= Duumviri =

Magistrates in ancient Rome

The duumviri (Latin for 'two men'), originally duoviri and also known in English as the duumvirs, were any of various joint magistrates of ancient Rome. Such pairs of Roman magistrates were appointed at various periods of Roman history both in Rome itself and in the colonies and municipia.

Duumviri iuri or iure dicundo were the highest judicial magistrates in the cities of Italy and its provinces. Their chief duties were concerned with the administration of justice. The activities of these individuals are described in the local statutes such as Lex Julia, Lex Irnitana, Lex Malacitana, Lex Rubria, Lex Coloniae, and Genetivae Iuliae. The office was determined by election and lasted one year. The duumviri were also expected to deal with public finance of a city and with proceedings in the Ordo decurionum (town council) and to run the elections in the comitium (assembly).
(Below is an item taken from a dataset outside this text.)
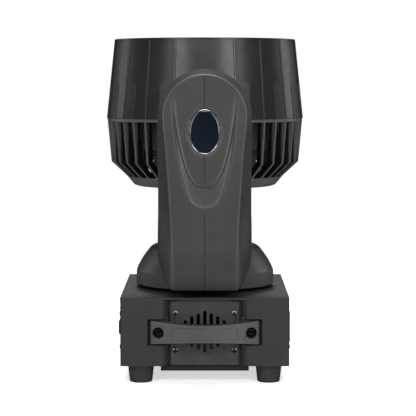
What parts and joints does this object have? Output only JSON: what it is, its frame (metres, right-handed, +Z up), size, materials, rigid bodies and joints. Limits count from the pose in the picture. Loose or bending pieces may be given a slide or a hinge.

Combined with the aediles, they formed the quattuorviri, a board of four officials. It was often the case that the emperor was elected as one duumvir and the other position was left up to the emperor for the appointment of a praefectus.

==Nature of the office==
Duumviri quinquennales were also municipal officers, not to be confused with the above, who were elected every fifth year for one year to exercise the function of the censorship which was in abeyance for the intervening four years.

Duumviri sacrorum, which were created by Lucius Tarquinius Superbus, were officers for the performance of sacrifice, and keeping of the Sibylline Books. They were chosen out of the nobility, or patricii, and held their office for life. They were exempted from serving in war, and from the offices imposed on the other citizens. Without them, the oracles of the Sybils could not be consulted. The commission held until the year 388 BC, when, at the request of C. Licinius and L. Sexius, tribunes of the people, they were increased to ten (decemviri sacris faciundis). That is, in lieu of two persons, the trust was committed to ten—half patricians, half plebeians. Sulla added five to their number, for a total of fifteen (quindecimviri sacris faciundis). Afterwards, their body was greatly increased, and at length amounted to sixty; yet still retained the denomination of quindecimviri.

Duumviri aedi dedicandae were magistrates who, by way of a decree of the senate, performed the dedication of an area planned for the construction of a temple, or a temple already constructed, to a deity. Such an individual might be appointed to dedicate a temple that had been constructed at the expense of another magistrate who was no longer in office.

Duumviri aedi locandae were originally officers specially appointed to supervise the erection of a temple, if a higher magistrate such as a consul, praetor, or censor, was not managing it. These were sometimes the same as the duumviri aedi dedicandae.

Duumviri navales were extraordinary officers appointed ad hoc for the equipping of a fleet. Originally chosen by consuls or dictators, they were elected by the people after 311 BC (Livy, AUC ix. 30; xl. 18; xli. I).

The capital duumviri, duumviri perduellionis, were not ordinary magistrates, but created on certain occurrences. They were the earliest criminal court for trying cases of perduellio (high treason). They continued to be appointed under the Republic, with the last mention in 63 BC; however, since the mid-3rd century BC, plebeian tribunes are known to have taken up such cases. The first duumviri of this kind were those appointed to judge the surviving Horatii, for killing his sister after vanquishing the Curiatii.

Duumviri viis extra urbem purgandis were subordinate officers under the aediles, whose duty it was to look after those streets of Rome which were outside the city walls. They were members of the group of vigintisexviri. Apparently in 20 BC, certainly by 12 BC, their duties were transferred to the curatores viarum. From at least as early as 45 BC (cf. the Lex Julia), the streets of the city were superintended by quattuorviri viis in urbe purgandis, later called quattuorviri viarum purgandarum.